===== INFORMATION SUPPLIED
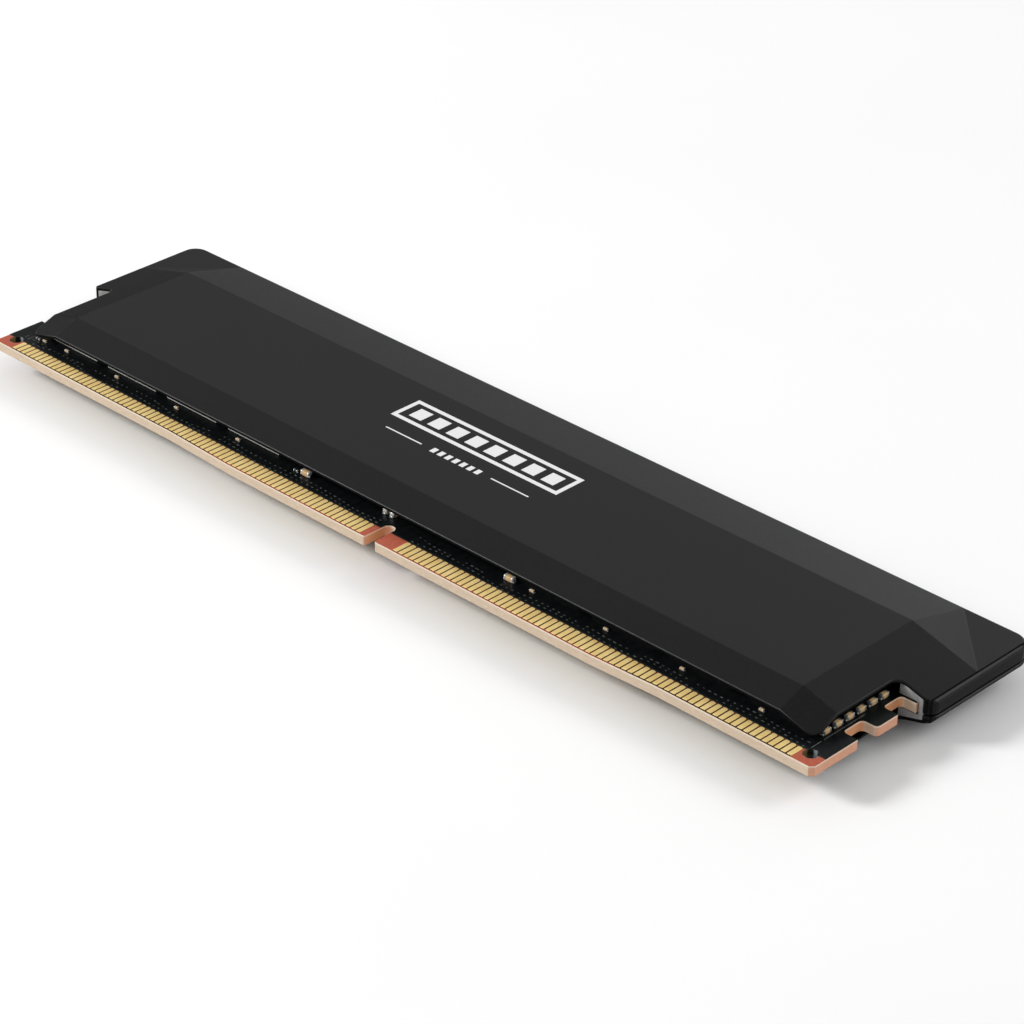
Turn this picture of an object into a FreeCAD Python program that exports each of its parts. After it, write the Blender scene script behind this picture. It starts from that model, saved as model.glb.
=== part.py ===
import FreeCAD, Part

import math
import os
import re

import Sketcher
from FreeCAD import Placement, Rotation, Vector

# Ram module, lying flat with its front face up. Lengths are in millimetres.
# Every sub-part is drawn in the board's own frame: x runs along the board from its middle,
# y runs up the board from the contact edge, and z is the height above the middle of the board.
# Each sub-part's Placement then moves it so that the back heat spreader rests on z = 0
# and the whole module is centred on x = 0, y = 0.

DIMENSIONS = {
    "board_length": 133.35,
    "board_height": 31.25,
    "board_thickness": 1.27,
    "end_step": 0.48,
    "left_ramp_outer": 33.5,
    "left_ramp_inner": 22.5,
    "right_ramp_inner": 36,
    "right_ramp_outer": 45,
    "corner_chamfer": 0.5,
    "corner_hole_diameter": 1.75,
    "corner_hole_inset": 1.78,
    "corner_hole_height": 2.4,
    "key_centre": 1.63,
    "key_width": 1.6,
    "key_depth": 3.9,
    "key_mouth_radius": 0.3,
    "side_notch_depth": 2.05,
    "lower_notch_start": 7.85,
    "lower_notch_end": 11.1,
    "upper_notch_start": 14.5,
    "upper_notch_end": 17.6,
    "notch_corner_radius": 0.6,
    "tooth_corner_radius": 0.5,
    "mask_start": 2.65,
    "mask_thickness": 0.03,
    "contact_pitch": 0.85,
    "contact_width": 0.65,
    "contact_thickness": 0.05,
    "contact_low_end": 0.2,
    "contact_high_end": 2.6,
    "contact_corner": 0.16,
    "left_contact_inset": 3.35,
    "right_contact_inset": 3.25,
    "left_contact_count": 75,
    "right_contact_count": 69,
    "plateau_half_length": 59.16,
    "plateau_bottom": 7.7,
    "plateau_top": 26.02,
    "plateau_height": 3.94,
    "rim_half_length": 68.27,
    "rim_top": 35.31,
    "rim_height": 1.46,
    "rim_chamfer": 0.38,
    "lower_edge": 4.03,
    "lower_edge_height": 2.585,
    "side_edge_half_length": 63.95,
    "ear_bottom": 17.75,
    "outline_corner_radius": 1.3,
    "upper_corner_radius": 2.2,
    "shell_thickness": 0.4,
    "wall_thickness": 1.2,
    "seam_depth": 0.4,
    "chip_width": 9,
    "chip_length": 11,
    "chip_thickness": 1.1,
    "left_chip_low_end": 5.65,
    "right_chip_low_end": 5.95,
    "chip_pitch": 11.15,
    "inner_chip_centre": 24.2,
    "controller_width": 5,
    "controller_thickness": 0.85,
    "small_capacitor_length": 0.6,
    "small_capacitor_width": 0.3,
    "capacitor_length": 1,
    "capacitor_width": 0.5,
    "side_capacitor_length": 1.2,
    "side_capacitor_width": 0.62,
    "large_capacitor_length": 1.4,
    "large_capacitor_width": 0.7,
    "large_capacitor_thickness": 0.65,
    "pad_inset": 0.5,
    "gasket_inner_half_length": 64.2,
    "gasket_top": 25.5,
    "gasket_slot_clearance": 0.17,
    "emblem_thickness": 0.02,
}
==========
▸ **TO DO**: Within the listing, how many lines hold the word "that"? Only the number is to be given.

▸ **TASK OUTPUT**: 2